Aronowitz, 2001, 174)
5. CONCLUSION
Trafficking in people is a complex and troubling issue that reflects nature of globalization and
evolution of human rights discourse and practice. Over the last few years the international
community and particularly certain NGOs and governments have grown increasingly
concerned with the phenomenon, often arguing that human trafficking is expanding so
significantly that it has come to represent one of the world’s most pressing human rights
violations.
While the suffering named by the moral, legal and advocacy discourse regarding human
trafficking is real, the growing global concern with this issue presents a number of serious
contradictions and uncertainties.
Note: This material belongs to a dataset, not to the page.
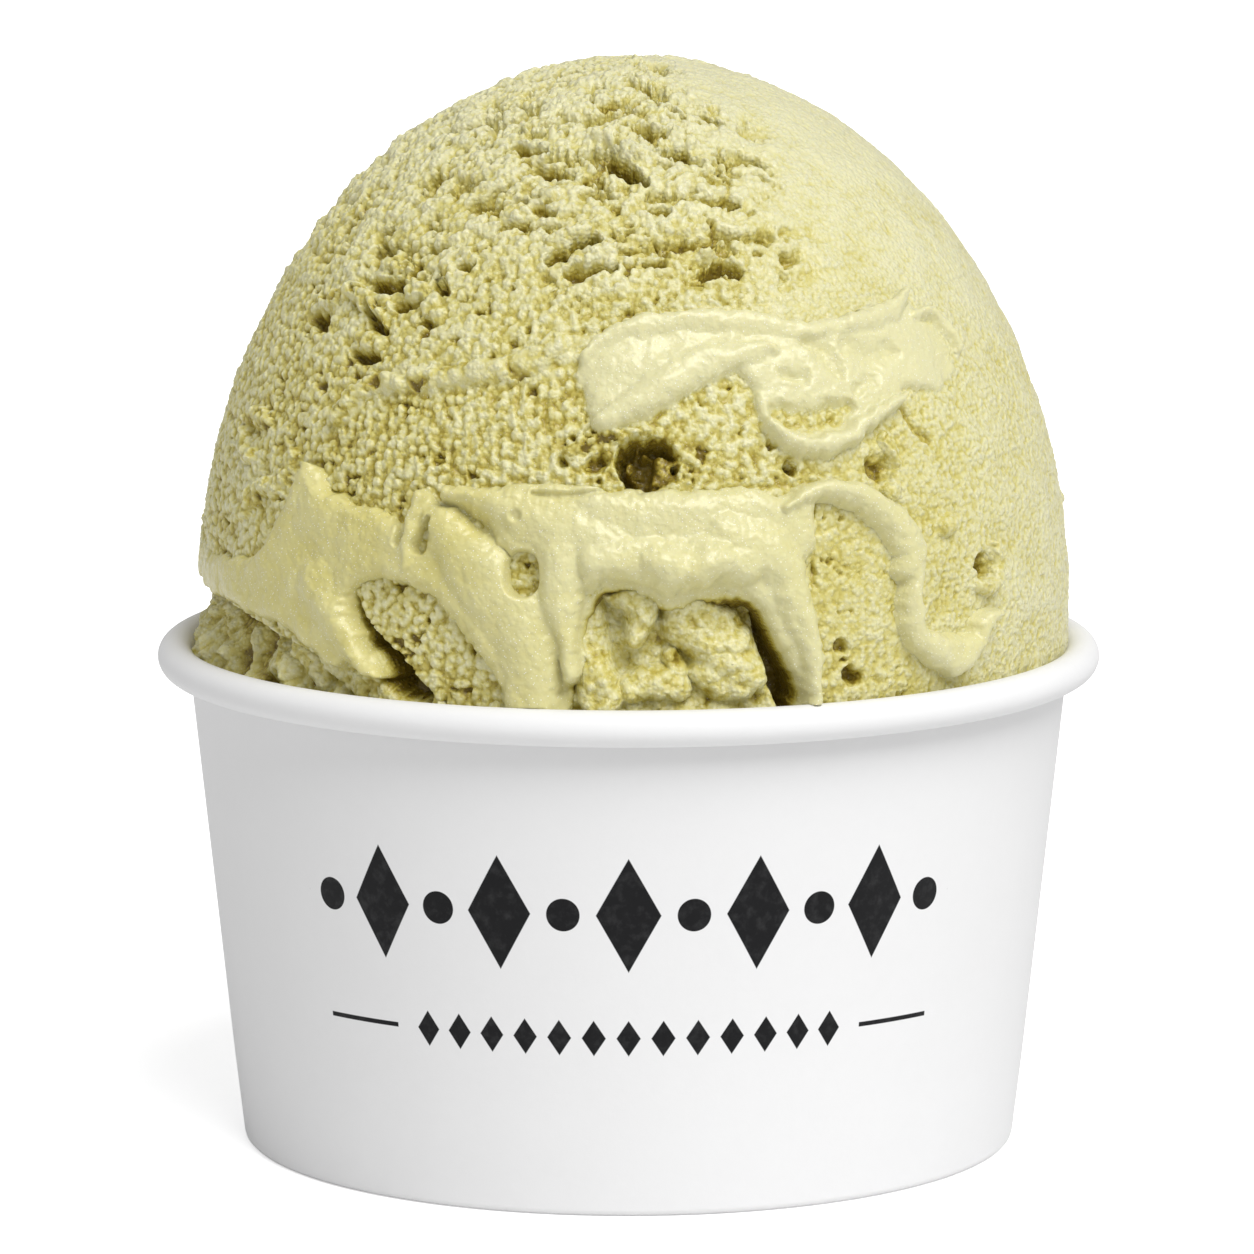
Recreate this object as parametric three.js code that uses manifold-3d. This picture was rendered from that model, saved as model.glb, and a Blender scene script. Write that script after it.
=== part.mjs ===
// Gelato cup: a squat paper cup with a rolled rim, packed with gelato and topped with one tall scoop
// whose melted lower edge is smeared down into the cup.
// Millimetres, +Z up. The origin is the centre of the foot ring, on the surface the cup stands on.
// An azimuth is 0 at the front (-Y) and +90 degrees at the right (+X).
import * as THREE from 'three';
import { mergeVertices } from 'three/addons/utils/BufferGeometryUtils.js';
import Module from 'manifold-3d';

const wasm = await Module();
wasm.setup();

// Driving dimensions of the paper cup
const RIM_DIAMETER = 90;
const CUP_HEIGHT = 48.44;
const FOOT_DIAMETER = 74.1;
const RIM_ROLL_RADIUS = 1.69;
const PAPER = 0.45;
const CLEARANCE = 0.3; // between two pieces that touch
const FLOOR_TOP = 6.4; // the raised floor's upper face
const HEM_HEIGHT = 5.6; // the wall's bottom edge, folded in and up round the floor's skirt
const ROLL_END = -125; // degrees, where the rolled edge stops short of the wall

// Driving dimensions of the gelato
const SCOOP_CENTRE_X = 0.45;
const SCOOP_EQUATOR = 52; // height of the scoop's widest level
const SCOOP_RADIUS = 41.4;
const SCOOP_RISE = 51.6; // from the widest level to the top
const SCOOP_DROP = 7.2; // from the widest level to its underside
const UNDERSIDE_POWER = 8; // how square the lower edge is
const UNEVENNESS = 0.25;
const LUMP_SIZE = 9;
const SMEAR_EDGE = 1; // a smear at least this thick bridges an open arch
const FILL_EDGE_HEIGHT = 45.6; // the packed gelato's level at the wall
const FILL_SLOPE = 1.9; // its rise for each millimetre inwards
const FILL_CROWN = 55; // its level under the scoop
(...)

Some of the fundamental tensions within the debate are
factual and result from a basic lack of knowledge as to the actual volume, nature, structure
and impact of trafficking, while others are conceptual, bound to moral or other beliefs, and to
social policy goals and strategies.
The inevitable element of the organized trafficking in human beings is the organization
conducting the activities. It structure, modus operandi, placement of roles, member’s
functions are deeply connected to their territory of activity.
The complexity of the crime is one of the reasons why organizations are mostly horizontally
divided, it is connected to the phases of committing the crime.